**What to do**
Check every line of the data below for the string "with", and copy the ones that hold it.

- - - -

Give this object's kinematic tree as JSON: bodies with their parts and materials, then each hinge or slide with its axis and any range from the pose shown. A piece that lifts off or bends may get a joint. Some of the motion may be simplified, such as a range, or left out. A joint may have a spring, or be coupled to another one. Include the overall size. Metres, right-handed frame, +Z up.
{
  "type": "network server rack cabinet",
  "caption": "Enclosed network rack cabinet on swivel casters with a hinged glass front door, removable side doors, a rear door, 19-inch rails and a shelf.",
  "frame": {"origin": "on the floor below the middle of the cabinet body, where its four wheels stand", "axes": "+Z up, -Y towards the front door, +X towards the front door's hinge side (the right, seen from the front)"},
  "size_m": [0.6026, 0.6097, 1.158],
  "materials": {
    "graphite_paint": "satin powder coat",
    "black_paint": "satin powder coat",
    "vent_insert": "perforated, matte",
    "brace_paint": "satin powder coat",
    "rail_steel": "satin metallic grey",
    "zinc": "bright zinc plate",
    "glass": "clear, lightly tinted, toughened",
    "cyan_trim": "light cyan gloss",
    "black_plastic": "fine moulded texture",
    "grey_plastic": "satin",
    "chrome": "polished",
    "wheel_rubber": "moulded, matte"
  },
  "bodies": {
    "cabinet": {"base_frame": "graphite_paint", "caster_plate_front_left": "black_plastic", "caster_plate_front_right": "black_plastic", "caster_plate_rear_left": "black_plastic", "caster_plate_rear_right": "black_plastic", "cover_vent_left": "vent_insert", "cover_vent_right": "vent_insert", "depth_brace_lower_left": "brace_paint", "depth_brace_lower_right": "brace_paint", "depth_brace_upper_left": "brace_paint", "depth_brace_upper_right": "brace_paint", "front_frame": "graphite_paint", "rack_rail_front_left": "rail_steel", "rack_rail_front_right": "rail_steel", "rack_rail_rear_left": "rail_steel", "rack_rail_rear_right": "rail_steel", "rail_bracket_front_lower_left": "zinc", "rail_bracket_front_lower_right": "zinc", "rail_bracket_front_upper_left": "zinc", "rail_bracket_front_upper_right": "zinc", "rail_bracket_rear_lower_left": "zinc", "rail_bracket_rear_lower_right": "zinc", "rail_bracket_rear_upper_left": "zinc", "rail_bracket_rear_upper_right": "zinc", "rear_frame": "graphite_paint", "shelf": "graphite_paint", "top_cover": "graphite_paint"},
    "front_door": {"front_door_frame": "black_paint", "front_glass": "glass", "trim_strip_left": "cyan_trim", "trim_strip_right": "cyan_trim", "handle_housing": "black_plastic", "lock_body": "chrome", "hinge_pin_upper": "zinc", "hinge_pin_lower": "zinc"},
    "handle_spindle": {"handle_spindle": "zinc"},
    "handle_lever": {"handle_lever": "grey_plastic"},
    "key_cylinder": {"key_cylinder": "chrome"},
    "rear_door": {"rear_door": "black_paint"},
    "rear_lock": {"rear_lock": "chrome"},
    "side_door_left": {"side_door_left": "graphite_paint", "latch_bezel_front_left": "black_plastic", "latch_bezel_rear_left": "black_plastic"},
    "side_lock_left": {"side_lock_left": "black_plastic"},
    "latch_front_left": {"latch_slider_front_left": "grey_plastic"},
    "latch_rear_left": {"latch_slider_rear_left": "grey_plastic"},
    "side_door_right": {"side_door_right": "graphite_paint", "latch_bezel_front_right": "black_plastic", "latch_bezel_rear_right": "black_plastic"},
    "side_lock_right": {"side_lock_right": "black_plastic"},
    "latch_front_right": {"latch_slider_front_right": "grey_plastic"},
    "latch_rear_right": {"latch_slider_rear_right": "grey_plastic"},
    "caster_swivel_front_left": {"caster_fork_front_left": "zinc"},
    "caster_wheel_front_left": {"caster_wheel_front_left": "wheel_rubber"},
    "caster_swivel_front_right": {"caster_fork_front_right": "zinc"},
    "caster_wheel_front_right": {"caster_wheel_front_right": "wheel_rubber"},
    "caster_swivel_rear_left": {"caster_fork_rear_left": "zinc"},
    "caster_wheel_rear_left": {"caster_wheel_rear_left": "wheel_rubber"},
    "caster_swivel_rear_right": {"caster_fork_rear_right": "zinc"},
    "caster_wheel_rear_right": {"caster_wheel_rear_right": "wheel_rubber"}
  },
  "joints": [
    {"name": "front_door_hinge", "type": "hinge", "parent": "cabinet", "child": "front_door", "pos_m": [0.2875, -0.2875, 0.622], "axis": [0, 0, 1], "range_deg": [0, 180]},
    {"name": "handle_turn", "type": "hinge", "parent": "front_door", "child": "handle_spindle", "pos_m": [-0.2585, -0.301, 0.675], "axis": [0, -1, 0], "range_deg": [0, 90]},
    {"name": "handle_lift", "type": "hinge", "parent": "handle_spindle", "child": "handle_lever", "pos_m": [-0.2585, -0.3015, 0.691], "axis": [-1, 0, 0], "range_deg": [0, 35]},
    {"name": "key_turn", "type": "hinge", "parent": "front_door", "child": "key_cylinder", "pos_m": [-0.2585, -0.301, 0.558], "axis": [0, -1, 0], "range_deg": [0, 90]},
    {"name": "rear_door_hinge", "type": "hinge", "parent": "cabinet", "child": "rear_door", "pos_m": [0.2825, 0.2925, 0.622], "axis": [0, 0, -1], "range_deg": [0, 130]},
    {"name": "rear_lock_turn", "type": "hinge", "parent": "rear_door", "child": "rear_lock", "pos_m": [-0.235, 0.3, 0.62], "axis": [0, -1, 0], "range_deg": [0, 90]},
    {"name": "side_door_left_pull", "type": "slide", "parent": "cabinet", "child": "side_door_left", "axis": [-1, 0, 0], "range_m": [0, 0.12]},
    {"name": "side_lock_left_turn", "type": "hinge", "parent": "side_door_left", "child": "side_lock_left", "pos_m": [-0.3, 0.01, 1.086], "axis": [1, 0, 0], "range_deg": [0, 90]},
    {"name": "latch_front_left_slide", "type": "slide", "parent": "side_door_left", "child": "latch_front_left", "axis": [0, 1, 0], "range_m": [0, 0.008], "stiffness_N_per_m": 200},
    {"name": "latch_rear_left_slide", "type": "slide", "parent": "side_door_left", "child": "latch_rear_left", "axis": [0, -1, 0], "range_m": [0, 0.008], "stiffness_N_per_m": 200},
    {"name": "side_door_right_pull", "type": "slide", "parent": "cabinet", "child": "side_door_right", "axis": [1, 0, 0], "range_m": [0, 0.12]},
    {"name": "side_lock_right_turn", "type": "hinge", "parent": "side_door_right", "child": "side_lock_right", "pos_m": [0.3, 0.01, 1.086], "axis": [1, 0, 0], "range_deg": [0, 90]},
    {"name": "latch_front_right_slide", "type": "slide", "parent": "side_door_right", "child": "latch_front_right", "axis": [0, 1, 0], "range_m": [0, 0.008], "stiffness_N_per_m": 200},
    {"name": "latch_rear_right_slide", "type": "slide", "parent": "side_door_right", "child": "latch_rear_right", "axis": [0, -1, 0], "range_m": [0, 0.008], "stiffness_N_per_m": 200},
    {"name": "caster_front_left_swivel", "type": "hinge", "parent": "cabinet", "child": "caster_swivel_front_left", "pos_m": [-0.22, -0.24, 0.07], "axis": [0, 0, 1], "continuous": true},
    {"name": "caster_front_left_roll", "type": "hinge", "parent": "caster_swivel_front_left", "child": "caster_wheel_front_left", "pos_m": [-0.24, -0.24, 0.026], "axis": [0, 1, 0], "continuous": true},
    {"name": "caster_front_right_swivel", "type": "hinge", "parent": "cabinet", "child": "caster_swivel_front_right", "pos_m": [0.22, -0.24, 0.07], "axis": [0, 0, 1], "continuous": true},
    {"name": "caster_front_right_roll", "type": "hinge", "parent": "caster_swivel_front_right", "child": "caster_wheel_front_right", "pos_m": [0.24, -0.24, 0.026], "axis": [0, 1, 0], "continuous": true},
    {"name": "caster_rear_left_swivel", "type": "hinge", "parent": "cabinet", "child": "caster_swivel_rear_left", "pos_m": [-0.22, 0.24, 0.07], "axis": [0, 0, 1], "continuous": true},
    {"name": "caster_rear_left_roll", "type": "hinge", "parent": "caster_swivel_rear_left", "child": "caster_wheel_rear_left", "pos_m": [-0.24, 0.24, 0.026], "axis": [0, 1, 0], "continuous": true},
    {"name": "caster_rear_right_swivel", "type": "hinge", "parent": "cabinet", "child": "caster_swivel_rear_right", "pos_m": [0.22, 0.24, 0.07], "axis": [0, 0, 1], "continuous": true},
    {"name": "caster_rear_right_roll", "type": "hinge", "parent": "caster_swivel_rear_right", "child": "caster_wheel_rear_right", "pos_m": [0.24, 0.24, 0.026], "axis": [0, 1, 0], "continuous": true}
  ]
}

- - - -

**Result of this task**
Give this object's kinematic tree as JSON: bodies with their parts and materials, then each hinge or slide with its axis and any range from the pose shown. A piece that lifts off or bends may get a joint. Some of the motion may be simplified, such as a range, or left out. A joint may have a spring, or be coupled to another one. Include the overall size. Metres, right-handed frame, +Z up.
  "caption": "Enclosed network rack cabinet on swivel casters with a hinged glass front door, removable side doors, a rear door, 19-inch rails and a shelf.",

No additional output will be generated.